§ Task:
Output the full listing word for word.

§ Data block:
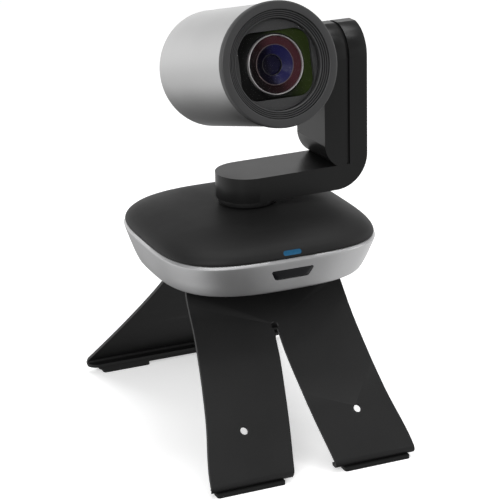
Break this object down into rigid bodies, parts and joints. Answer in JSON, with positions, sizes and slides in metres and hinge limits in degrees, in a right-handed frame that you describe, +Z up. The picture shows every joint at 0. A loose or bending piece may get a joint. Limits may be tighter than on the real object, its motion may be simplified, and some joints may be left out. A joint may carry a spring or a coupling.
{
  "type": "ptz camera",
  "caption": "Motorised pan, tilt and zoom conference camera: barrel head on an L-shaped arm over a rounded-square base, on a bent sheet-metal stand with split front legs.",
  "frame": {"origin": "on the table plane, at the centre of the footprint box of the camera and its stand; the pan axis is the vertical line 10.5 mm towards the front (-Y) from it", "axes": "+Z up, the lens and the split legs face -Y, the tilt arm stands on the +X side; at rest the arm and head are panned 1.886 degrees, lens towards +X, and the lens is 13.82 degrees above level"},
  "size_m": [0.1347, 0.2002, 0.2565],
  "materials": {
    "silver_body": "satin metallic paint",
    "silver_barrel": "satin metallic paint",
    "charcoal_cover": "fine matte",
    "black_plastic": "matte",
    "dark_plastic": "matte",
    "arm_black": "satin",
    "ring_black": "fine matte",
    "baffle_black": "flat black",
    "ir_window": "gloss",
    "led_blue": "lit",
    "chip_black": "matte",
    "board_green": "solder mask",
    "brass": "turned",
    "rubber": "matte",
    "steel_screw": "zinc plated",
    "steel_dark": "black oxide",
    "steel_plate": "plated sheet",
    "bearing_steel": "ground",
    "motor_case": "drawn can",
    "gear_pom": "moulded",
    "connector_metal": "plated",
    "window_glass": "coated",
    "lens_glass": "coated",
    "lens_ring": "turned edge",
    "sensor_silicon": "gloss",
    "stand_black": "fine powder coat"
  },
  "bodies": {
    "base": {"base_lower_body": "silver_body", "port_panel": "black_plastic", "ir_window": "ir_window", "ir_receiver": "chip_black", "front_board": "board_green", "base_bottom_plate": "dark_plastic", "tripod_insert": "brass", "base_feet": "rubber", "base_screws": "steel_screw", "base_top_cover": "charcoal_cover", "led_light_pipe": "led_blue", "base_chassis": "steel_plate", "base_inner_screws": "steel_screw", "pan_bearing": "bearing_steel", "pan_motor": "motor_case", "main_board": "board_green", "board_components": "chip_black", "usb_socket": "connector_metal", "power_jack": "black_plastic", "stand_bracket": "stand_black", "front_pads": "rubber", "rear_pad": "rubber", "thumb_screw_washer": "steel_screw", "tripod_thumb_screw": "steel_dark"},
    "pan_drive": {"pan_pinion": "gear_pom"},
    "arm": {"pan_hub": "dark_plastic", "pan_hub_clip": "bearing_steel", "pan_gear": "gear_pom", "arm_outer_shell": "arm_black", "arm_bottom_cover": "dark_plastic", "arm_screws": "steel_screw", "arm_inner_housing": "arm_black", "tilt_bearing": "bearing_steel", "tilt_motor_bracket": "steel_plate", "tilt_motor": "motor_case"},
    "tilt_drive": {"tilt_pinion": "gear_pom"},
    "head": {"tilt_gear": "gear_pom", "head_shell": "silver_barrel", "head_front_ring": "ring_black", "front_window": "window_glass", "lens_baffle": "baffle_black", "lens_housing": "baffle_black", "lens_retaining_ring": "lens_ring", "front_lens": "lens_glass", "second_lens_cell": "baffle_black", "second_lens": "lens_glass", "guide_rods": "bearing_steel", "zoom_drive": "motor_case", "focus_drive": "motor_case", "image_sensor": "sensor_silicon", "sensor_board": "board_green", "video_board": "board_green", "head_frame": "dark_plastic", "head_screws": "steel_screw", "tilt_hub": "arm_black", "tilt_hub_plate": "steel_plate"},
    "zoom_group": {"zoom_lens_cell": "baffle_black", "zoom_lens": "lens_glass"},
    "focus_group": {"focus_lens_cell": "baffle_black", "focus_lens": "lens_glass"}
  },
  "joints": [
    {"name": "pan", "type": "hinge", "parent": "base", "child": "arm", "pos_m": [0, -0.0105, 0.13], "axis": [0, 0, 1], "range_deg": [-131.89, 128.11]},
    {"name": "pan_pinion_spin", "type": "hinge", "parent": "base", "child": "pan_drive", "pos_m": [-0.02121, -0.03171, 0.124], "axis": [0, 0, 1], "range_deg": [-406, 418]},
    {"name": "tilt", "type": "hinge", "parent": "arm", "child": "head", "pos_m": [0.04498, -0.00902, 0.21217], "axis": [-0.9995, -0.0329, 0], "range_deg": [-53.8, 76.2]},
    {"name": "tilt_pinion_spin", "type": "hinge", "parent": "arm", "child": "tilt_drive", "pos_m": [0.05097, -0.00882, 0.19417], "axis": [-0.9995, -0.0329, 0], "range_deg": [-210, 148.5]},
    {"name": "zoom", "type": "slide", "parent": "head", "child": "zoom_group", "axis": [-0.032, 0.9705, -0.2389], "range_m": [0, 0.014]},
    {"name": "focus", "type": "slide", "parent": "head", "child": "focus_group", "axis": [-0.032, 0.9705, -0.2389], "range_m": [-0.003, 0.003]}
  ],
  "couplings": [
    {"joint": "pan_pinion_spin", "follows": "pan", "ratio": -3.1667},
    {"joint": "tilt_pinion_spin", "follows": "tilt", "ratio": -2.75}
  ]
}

§ Written answer:
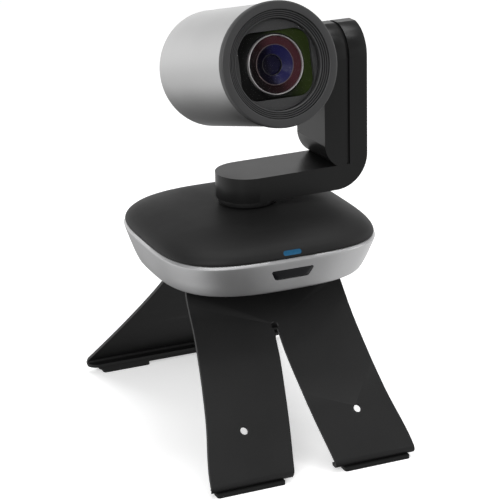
Break this object down into rigid bodies, parts and joints. Answer in JSON, with positions, sizes and slides in metres and hinge limits in degrees, in a right-handed frame that you describe, +Z up. The picture shows every joint at 0. A loose or bending piece may get a joint. Limits may be tighter than on the real object, its motion may be simplified, and some joints may be left out. A joint may carry a spring or a coupling.
{
  "type": "ptz camera",
  "caption": "Motorised pan, tilt and zoom conference camera: barrel head on an L-shaped arm over a rounded-square base, on a bent sheet-metal stand with split front legs.",
  "frame": {"origin": "on the table plane, at the centre of the footprint box of the camera and its stand; the pan axis is the vertical line 10.5 mm towards the front (-Y) from it", "axes": "+Z up, the lens and the split legs face -Y, the tilt arm stands on the +X side; at rest the arm and head are panned 1.886 degrees, lens towards +X, and the lens is 13.82 degrees above level"},
  "size_m": [0.1347, 0.2002, 0.2565],
  "materials": {
    "silver_body": "satin metallic paint",
    "silver_barrel": "satin metallic paint",
    "charcoal_cover": "fine matte",
    "black_plastic": "matte",
    "dark_plastic": "matte",
    "arm_black": "satin",
    "ring_black": "fine matte",
    "baffle_black": "flat black",
    "ir_window": "gloss",
    "led_blue": "lit",
    "chip_black": "matte",
    "board_green": "solder mask",
    "brass": "turned",
    "rubber": "matte",
    "steel_screw": "zinc plated",
    "steel_dark": "black oxide",
    "steel_plate": "plated sheet",
    "bearing_steel": "ground",
    "motor_case": "drawn can",
    "gear_pom": "moulded",
    "connector_metal": "plated",
    "window_glass": "coated",
    "lens_glass": "coated",
    "lens_ring": "turned edge",
    "sensor_silicon": "gloss",
    "stand_black": "fine powder coat"
  },
  "bodies": {
    "base": {"base_lower_body": "silver_body", "port_panel": "black_plastic", "ir_window": "ir_window", "ir_receiver": "chip_black", "front_board": "board_green", "base_bottom_plate": "dark_plastic", "tripod_insert": "brass", "base_feet": "rubber", "base_screws": "steel_screw", "base_top_cover": "charcoal_cover", "led_light_pipe": "led_blue", "base_chassis": "steel_plate", "base_inner_screws": "steel_screw", "pan_bearing": "bearing_steel", "pan_motor": "motor_case", "main_board": "board_green", "board_components": "chip_black", "usb_socket": "connector_metal", "power_jack": "black_plastic", "stand_bracket": "stand_black", "front_pads": "rubber", "rear_pad": "rubber", "thumb_screw_washer": "steel_screw", "tripod_thumb_screw": "steel_dark"},
    "pan_drive": {"pan_pinion": "gear_pom"},
    "arm": {"pan_hub": "dark_plastic", "pan_hub_clip": "bearing_steel", "pan_gear": "gear_pom", "arm_outer_shell": "arm_black", "arm_bottom_cover": "dark_plastic", "arm_screws": "steel_screw", "arm_inner_housing": "arm_black", "tilt_bearing": "bearing_steel", "tilt_motor_bracket": "steel_plate", "tilt_motor": "motor_case"},
    "tilt_drive": {"tilt_pinion": "gear_pom"},
    "head": {"tilt_gear": "gear_pom", "head_shell": "silver_barrel", "head_front_ring": "ring_black", "front_window": "window_glass", "lens_baffle": "baffle_black", "lens_housing": "baffle_black", "lens_retaining_ring": "lens_ring", "front_lens": "lens_glass", "second_lens_cell": "baffle_black", "second_lens": "lens_glass", "guide_rods": "bearing_steel", "zoom_drive": "motor_case", "focus_drive": "motor_case", "image_sensor": "sensor_silicon", "sensor_board": "board_green", "video_board": "board_green", "head_frame": "dark_plastic", "head_screws": "steel_screw", "tilt_hub": "arm_black", "tilt_hub_plate": "steel_plate"},
    "zoom_group": {"zoom_lens_cell": "baffle_black", "zoom_lens": "lens_glass"},
    "focus_group": {"focus_lens_cell": "baffle_black", "focus_lens": "lens_glass"}
  },
  "joints": [
    {"name": "pan", "type": "hinge", "parent": "base", "child": "arm", "pos_m": [0, -0.0105, 0.13], "axis": [0, 0, 1], "range_deg": [-131.89, 128.11]},
    {"name": "pan_pinion_spin", "type": "hinge", "parent": "base", "child": "pan_drive", "pos_m": [-0.02121, -0.03171, 0.124], "axis": [0, 0, 1], "range_deg": [-406, 418]},
    {"name": "tilt", "type": "hinge", "parent": "arm", "child": "head", "pos_m": [0.04498, -0.00902, 0.21217], "axis": [-0.9995, -0.0329, 0], "range_deg": [-53.8, 76.2]},
    {"name": "tilt_pinion_spin", "type": "hinge", "parent": "arm", "child": "tilt_drive", "pos_m": [0.05097, -0.00882, 0.19417], "axis": [-0.9995, -0.0329, 0], "range_deg": [-210, 148.5]},
    {"name": "zoom", "type": "slide", "parent": "head", "child": "zoom_group", "axis": [-0.032, 0.9705, -0.2389], "range_m": [0, 0.014]},
    {"name": "focus", "type": "slide", "parent": "head", "child": "focus_group", "axis": [-0.032, 0.9705, -0.2389], "range_m": [-0.003, 0.003]}
  ],
  "couplings": [
    {"joint": "pan_pinion_spin", "follows": "pan", "ratio": -3.1667},
    {"joint": "tilt_pinion_spin", "follows": "tilt", "ratio": -2.75}
  ]
}